--- Start INPUT ---
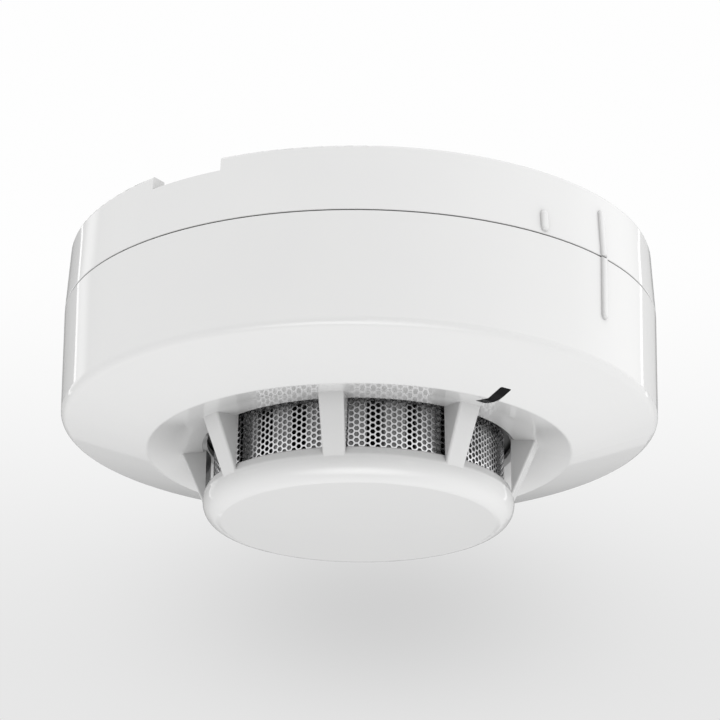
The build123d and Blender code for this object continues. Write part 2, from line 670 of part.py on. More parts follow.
--- End INPUT ---
--- Start INPUT ---
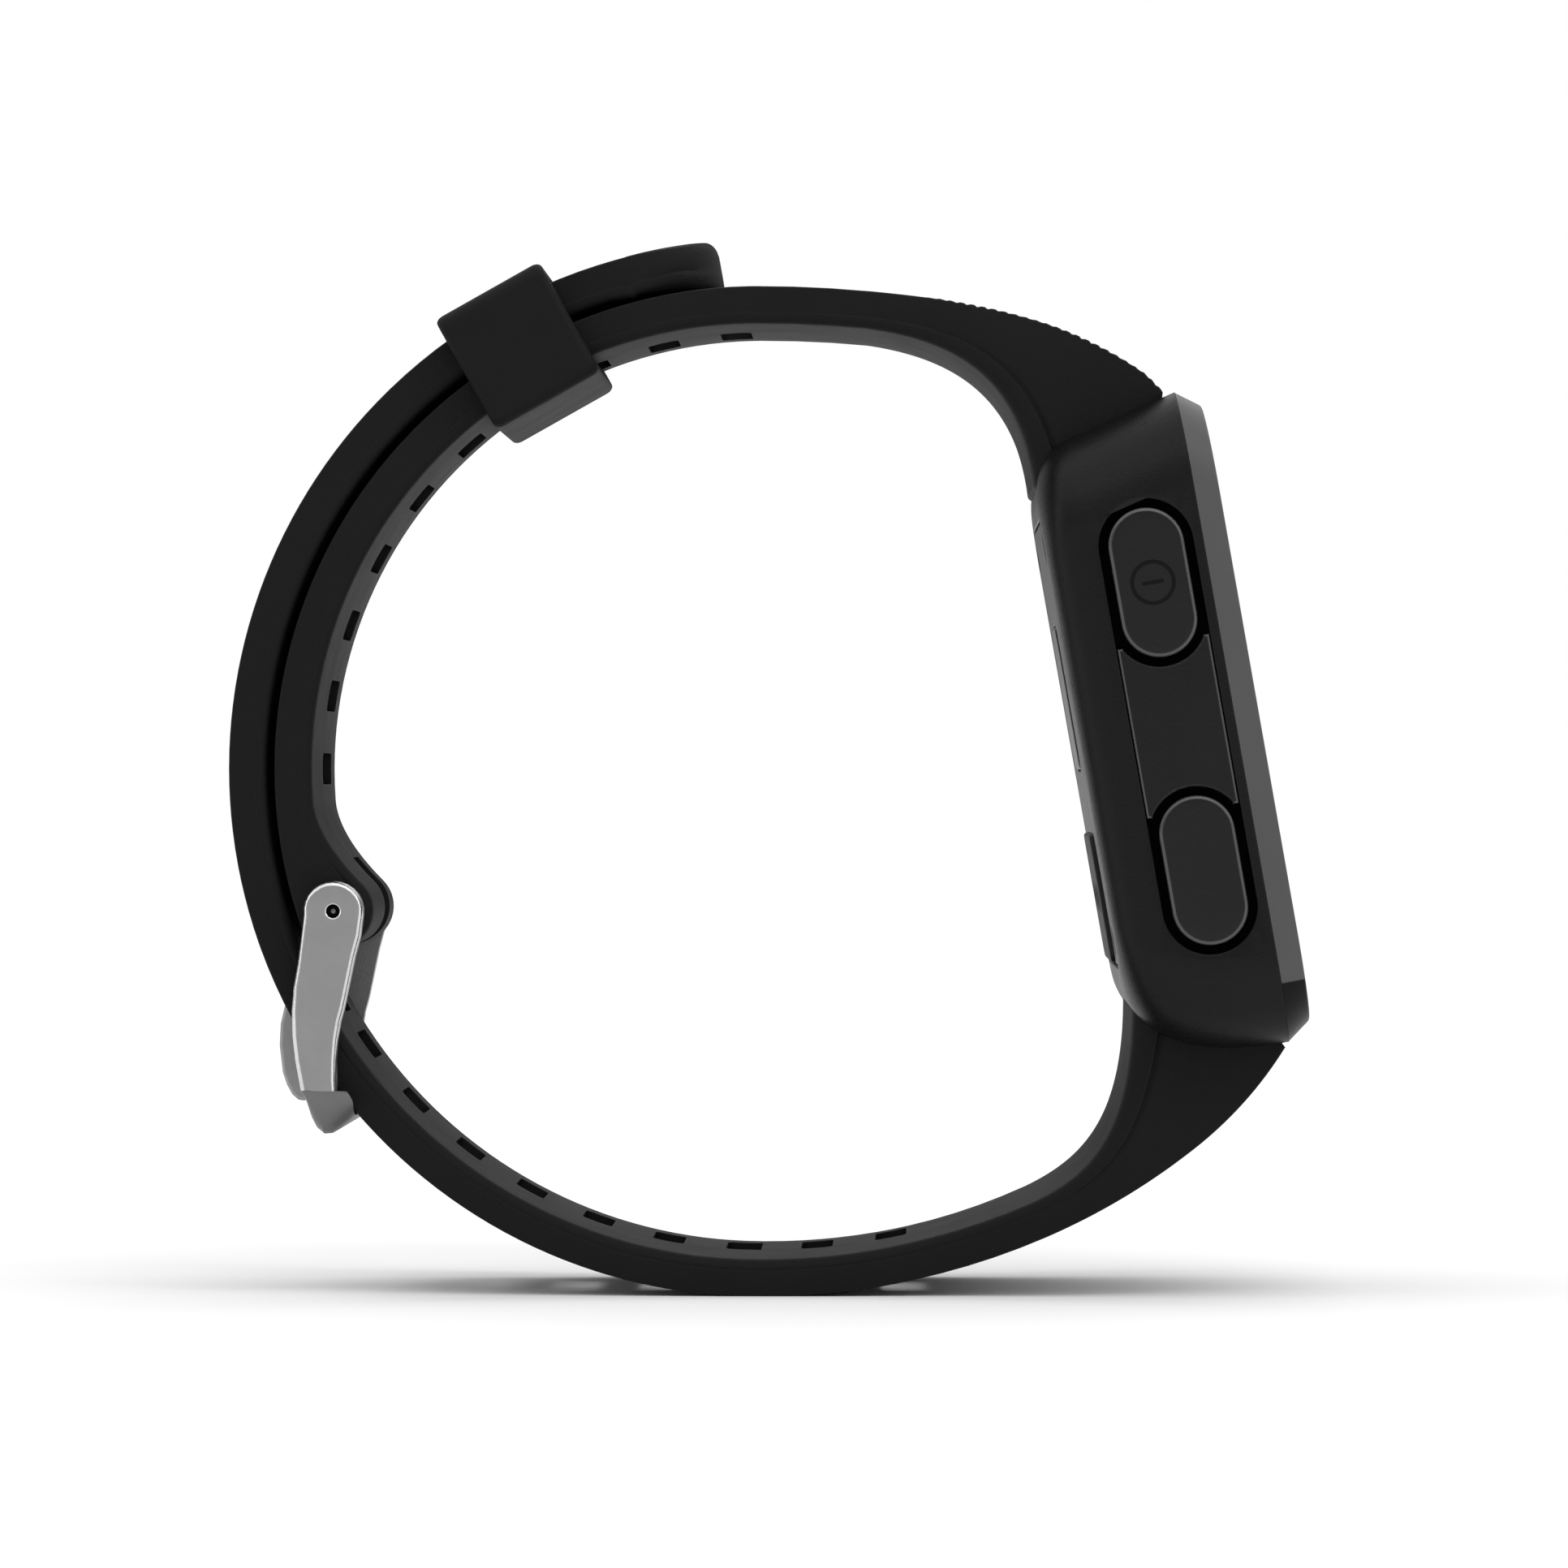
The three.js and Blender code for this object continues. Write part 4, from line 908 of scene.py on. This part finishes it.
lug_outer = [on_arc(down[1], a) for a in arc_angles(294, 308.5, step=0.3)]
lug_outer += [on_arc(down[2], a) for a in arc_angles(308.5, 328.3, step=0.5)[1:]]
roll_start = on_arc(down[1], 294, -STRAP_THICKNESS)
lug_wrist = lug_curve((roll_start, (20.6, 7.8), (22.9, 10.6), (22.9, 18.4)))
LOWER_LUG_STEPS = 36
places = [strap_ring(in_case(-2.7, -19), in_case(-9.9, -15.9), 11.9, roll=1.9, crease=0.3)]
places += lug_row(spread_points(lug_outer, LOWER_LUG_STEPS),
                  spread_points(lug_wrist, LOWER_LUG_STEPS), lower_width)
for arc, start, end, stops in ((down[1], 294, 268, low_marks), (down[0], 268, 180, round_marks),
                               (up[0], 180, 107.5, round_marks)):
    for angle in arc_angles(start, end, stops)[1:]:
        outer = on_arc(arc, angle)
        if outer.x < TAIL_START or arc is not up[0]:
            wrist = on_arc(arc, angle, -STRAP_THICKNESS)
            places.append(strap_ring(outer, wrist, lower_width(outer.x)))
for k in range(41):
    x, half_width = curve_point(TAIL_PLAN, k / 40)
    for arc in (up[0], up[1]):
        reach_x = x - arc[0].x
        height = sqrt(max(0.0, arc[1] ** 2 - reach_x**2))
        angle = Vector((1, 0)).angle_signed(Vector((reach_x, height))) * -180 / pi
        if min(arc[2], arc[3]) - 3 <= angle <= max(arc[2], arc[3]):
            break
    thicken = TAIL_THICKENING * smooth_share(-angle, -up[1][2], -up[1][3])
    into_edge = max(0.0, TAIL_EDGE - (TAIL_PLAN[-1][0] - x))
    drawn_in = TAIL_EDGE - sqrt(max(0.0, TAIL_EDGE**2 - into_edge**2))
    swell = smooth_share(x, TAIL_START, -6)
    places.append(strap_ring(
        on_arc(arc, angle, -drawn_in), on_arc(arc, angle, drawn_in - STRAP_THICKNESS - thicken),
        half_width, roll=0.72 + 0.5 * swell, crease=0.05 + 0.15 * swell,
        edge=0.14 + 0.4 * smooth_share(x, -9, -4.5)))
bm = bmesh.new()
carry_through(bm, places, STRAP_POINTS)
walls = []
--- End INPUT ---
--- Start INPUT ---
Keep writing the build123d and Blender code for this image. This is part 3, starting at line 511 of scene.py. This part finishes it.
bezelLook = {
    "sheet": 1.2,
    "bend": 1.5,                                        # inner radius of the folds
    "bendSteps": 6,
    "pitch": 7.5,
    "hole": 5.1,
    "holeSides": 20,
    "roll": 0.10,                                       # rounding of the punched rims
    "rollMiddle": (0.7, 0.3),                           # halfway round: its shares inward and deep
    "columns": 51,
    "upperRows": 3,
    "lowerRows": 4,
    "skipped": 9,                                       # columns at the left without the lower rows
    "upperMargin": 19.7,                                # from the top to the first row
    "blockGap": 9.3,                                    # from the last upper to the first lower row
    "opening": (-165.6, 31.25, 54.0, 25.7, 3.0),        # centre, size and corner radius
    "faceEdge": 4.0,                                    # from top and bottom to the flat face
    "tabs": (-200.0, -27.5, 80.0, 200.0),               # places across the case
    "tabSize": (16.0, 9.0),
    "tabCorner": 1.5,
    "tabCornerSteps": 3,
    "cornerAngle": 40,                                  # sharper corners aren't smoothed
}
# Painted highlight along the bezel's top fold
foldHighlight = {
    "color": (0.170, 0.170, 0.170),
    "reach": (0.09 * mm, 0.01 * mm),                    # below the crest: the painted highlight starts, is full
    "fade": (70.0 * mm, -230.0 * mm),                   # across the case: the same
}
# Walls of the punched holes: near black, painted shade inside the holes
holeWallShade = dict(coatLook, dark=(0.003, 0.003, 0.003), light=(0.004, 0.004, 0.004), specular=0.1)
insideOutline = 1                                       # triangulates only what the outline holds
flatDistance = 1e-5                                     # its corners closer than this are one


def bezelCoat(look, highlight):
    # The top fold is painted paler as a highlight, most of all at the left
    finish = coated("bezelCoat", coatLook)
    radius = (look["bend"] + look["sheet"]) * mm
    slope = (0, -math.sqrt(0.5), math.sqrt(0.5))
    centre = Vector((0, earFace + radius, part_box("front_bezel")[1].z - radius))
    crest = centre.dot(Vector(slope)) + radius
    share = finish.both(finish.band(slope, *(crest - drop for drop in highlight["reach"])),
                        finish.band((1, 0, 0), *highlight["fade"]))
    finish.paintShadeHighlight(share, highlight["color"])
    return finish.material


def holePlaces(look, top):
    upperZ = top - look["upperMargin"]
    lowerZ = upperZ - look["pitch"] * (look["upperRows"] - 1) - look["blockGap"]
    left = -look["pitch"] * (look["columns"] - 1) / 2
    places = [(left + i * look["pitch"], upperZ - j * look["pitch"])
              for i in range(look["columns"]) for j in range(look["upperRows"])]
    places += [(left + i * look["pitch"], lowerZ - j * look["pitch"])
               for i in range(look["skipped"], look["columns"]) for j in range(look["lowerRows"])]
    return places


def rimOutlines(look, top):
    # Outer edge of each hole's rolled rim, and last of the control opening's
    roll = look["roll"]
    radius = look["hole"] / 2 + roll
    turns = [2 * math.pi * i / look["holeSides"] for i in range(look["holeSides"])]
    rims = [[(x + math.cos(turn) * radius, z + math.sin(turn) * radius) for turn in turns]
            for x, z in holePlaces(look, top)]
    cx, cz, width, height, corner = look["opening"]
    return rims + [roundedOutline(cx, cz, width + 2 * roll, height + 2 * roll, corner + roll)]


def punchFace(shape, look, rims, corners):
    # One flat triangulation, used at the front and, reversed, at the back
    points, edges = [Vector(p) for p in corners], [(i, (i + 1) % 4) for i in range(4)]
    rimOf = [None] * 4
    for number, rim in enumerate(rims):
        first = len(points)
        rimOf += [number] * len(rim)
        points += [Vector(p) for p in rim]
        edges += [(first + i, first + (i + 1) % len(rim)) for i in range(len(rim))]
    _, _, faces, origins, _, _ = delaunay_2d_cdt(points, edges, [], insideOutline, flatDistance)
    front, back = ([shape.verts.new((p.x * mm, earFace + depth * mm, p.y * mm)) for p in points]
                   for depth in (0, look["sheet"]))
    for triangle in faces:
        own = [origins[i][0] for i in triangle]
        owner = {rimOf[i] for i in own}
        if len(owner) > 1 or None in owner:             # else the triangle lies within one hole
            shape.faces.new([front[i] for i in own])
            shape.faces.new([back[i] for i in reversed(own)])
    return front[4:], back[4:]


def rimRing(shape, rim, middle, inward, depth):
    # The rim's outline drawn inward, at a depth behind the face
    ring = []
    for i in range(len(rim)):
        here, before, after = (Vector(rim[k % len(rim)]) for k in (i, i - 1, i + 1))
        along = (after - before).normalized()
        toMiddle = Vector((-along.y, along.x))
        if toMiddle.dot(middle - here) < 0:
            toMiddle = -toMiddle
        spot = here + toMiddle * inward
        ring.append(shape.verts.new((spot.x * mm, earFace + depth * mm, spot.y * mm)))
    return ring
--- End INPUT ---
### WHAT TO WORK ON:
Count how many lines hold the string "finishes" and give that number alone.

### TASK RESPONSE:
2